Concretely, the revised Strategy framework set out above reinforces this effort. It facilitates action and results by focusing on three major overall objectives: saving the Baltic Sea; connecting this large region; and increasing its prosperity. It does so by promoting political commitment, facilitating closer alignment of policies and funding, and by clarifying the responsibilities of those involved. It promotes better inclusion of stakeholders, closer work with non EU Member States and the private sector, and improved communication. It sets all this out in relation to indicators and targets, within a monitoring and evaluation system to measure progress towards the future.

It is important that participating governments and regions respond by devoting adequate resources to the challenge of implementing the Strategy, and that at all levels early consideration is given to aligning funding in preparation for the next financial period.

The Commission is convinced that this framework provides an integrated and sustainable contribution to economic, social and territorial cohesion, and to the objectives of smart, inclusive and sustainable growth of the Europe 2020 strategy. It therefore invites the Council to examine and endorse this Communication.

[1]               COM(2011)381 final.

[2]               To become the European Maritime and Fisheries Fund, as proposed by the Commission for the new financial period.

[3]               National Contact Points (NCPs), Priority Area Coordinators (PACs), Horizontal Action Leaders (HALs), Flagship Project Leaders (FPLs).
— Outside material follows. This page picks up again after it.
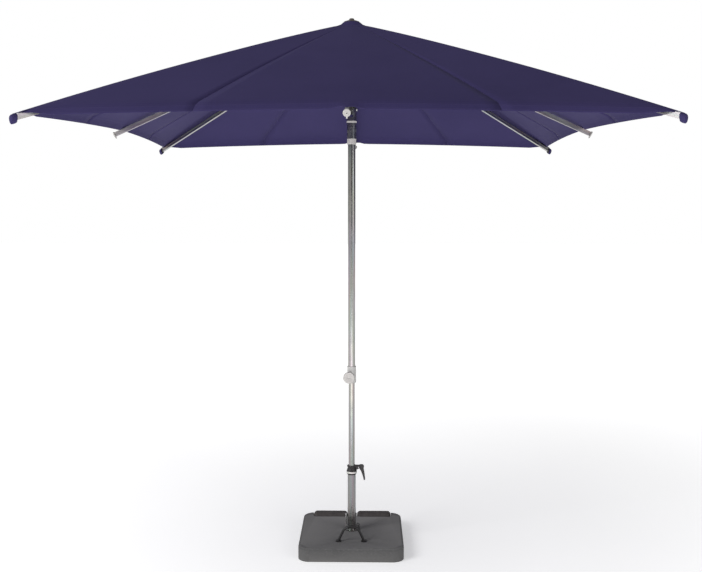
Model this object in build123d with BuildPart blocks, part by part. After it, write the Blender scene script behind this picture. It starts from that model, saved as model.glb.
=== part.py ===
from build123d import *
import math
import os

# Square patio umbrella on a wheeled concrete base.
# Millimetres. The origin is at the middle of the base's underside, +Z is up the pole, and the crank faces -Y.

# ---- base ----
base_side = 535.0
base_height = 70.0
base_corner_r = 58.0
base_edge_r = 11.0

roller_d = 84.0
roller_length = 186.0
roller_gap = 52.0
roller_lift = 2.0
recess_depth = 75.0
recess_corner_r = 20.0
roller_clearance = 2.0
axle_d = 12.0
axle_grip = 26.0

plate_rim = 11.5
plate_thickness = 5.0
ear_out = 20.5
ear_width = 26.0
screw_d = 8.0
screw_head_d = 13.0
screw_head_height = 5.5
stud_rise = 76.0
lug_width = 18.0
lug_height = 28.0
lug_thickness = 4.0
lug_hole_d = 6.5
screw_grip = 32.0

bow_rod_d = 12.5
bow_span = 130.0
bow_height = 84.0
bow_top_span = 62.0
bow_bend_r = 45.0
bow_y = -168.0
bow_socket_depth = 34.0
bow_foot_d = 28.0
bow_foot_height = 6.0

# ---- socket tube, clamp and liner ----
socket_wall = 2.2
socket_top = 398.0
liner_bottom = 170.0

clamp_bottom = 370.5
clamp_top = 418.0
clamp_chamfer = 4.5
clamp_chamfer_height = 8.0
clamp_low_wall = 5.2
clamp_high_wall = 5.4
clamp_flare = 8.0
band_bottom = 379.5
band_height = 9.0
band_proud = 0.9
pivot_out = 14.5
pivot_z = 410.5
pivot_pin_d = 5.0
clamp_ear_r = 8.0
clamp_ear_thickness = 4.0
lever_width = 13.0
lever_tip = 8.0
lever_arm = 34.5
lever_crest = 422.5
lever_tip_z = 340.0
lever_round = 2.0

liner_wall = 3.2
liner_lip = 2.0

# ---- pole ----
lower_pole_d = 32.0
upper_pole_d = 38.0
pole_wall = 1.6
housing_bottom = 860.0
housing_height = 87.0
housing_wall = 5.0
housing_socket = 24.0
drum_offset = -14.0
drum_z = 892.0
drum_d = 13.0
drum_length = 16.0
drum_shaft_d = 8.0
boss_d = 30.0
boss_reach = 31.0
wheel_d = 60.0
wheel_depth = 15.0
wheel_bore_d = 9.0
wheel_bore_depth = 6.0
wheel_edge = 1.5
wheel_knurls = 26
knurl_d = 4.0

# ---- tilt joint ----
tilt_z = 2262.0
low_collar_bottom = 2087.0
low_collar_height = 28.0
sleeve_height = 80.0
ring_height = 9.0
fork_collar_height = 20.0
low_collar_wall = 4.0
sleeve_wall = 5.0
fork_wall = 6.0
fork_inner_x = 5.0
fork_inset = 1.0
fork_eye_r = 20.0
knuckle_inset = 2.0
knuckle_gap = 1.0
knuckle_socket_drop = 28.0
knuckle_socket_height = 42.0
tilt_bolt_d = 8.0
tilt_bolt_head_d = 14.0
tilt_bolt_head_height = 4.0

# ---- head, crown and runner ----
head_tube_d = 42.0
crown_z = 2655.0
crown_pivot_r = 50.0
crown_r = 58.0
crown_slot_r = 33.0
crown_drop = 17.0
crown_shoulder = 20.0
crown_rise = 35.0
crown_pin_d = 4.0
crown_pin_grip = 5.0
finial_z = 2693.0
finial_d = 78.0
finial_rim = 2.5
finial_height = 12.0
finial_knob_d = 25.0
finial_knob_height = 7.0
finial_stem_d = 8.0

runner_pivot_z = 2301.0
runner_pivot_r = 56.0
runner_bore_gap = 5.5
runner_sleeve_wall = 4.5
runner_slot_r = 41.0
runner_r = 66.0
runner_disc_height = 24.0
runner_sleeve_height = 58.0

# ---- ribs and struts ----
rib_height = 22.0
rib_width = 14.0
rib_wall = 1.5
rib_groove_height = 9.0
rib_groove_depth = 2.0
rib_solid_end = 16.0
cap_plug = 14.0
cap_disc_d = 30.0
cap_corner_disc_d = 23.0
cap_disc_thickness = 6.0
cap_neck = 4.0
cap_hole_d = 7.0
cap_ring_share = 0.63
cap_nub_d = 6.0
cap_nub_drop = 6.0
strut_at_mid = 560.0
strut_at_corner = 538.0
strut_wall = 1.5
strut_web_side = 12.5
strut_free_side = 7.0
strut_outer_eye_r = 8.0
strut_inner_eye_r = 7.0
strut_outer_relief = 42.0
strut_inner_relief = 22.0
rivet_d = 5.0

# ---- canopy ----
canopy_side = 2500.0
canopy_inset = 39.5
canopy_drop = 559.0
cloth_thickness = 1.2
cloth_clearance = 0.5
hem_setback = 28.0
hem_arch = 12.0
hem_fold = 22.0
mid_tongue = 24.0
corner_tongue = 18.0
tongue_half = 60.0
wing_gap = 1.0
peak_r = 61.0
peak_wing_gap = 3.0

# ---- clearances ----
running_fit = 0.05
push_fit = 0.05
side_gap = 0.3
slot_gap = 1.2

# ---- worked out from the above ----
roller_r = roller_d / 2
roller_axis_y = base_side / 2 - recess_depth + roller_clearance + roller_r
roller_axis_z = roller_lift + roller_r
roller_edge_r = recess_corner_r - roller_clearance
roller_centre_x = (roller_gap + roller_length) / 2
recess_length = roller_length + 2 * roller_clearance
axle_half = roller_gap / 2 + roller_length + roller_clearance + axle_grip

plate_top = base_height + plate_thickness
lower_pole_r = lower_pole_d / 2
upper_pole_r = upper_pole_d / 2
liner_bore_r = lower_pole_r + running_fit
liner_r = liner_bore_r + liner_wall
socket_bore_r = liner_r + running_fit
socket_r = socket_bore_r + socket_wall
plate_r = socket_r + plate_rim
ear_reach = socket_r + ear_out
clamp_low_r = socket_r + clamp_low_wall
clamp_high_r = lower_pole_r + clamp_high_wall
clamp_flare_r = lower_pole_r + clamp_flare
pivot_x = socket_r + pivot_out
lever_reach = pivot_x + lever_arm
housing_d = upper_pole_d + 2 * housing_wall
pole_foot_z = plate_top + 0.5
housing_top = housing_bottom + housing_height
lower_pole_top = housing_bottom + housing_socket
upper_pole_bottom = housing_top - housing_socket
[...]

[4]               Full details will be made available on the EUSBSR website.

[5]               Such as the Northern Dimension, the Council of Baltic Sea States, the Nordic Council of Ministers, the Helsinki Commission, the Vision And Strategies Around the Baltic Sea network (VASAB), the Baltic Sea States Subregional cooperation (BSSSC), the Union of Baltic Cities (UBC) and BONUS – Baltic Sea Research and Development Programme (Article 185 initiative).

[6]               Published by the Baltic Development Forum, the Nordic Council of Ministers and the European Investment Bank.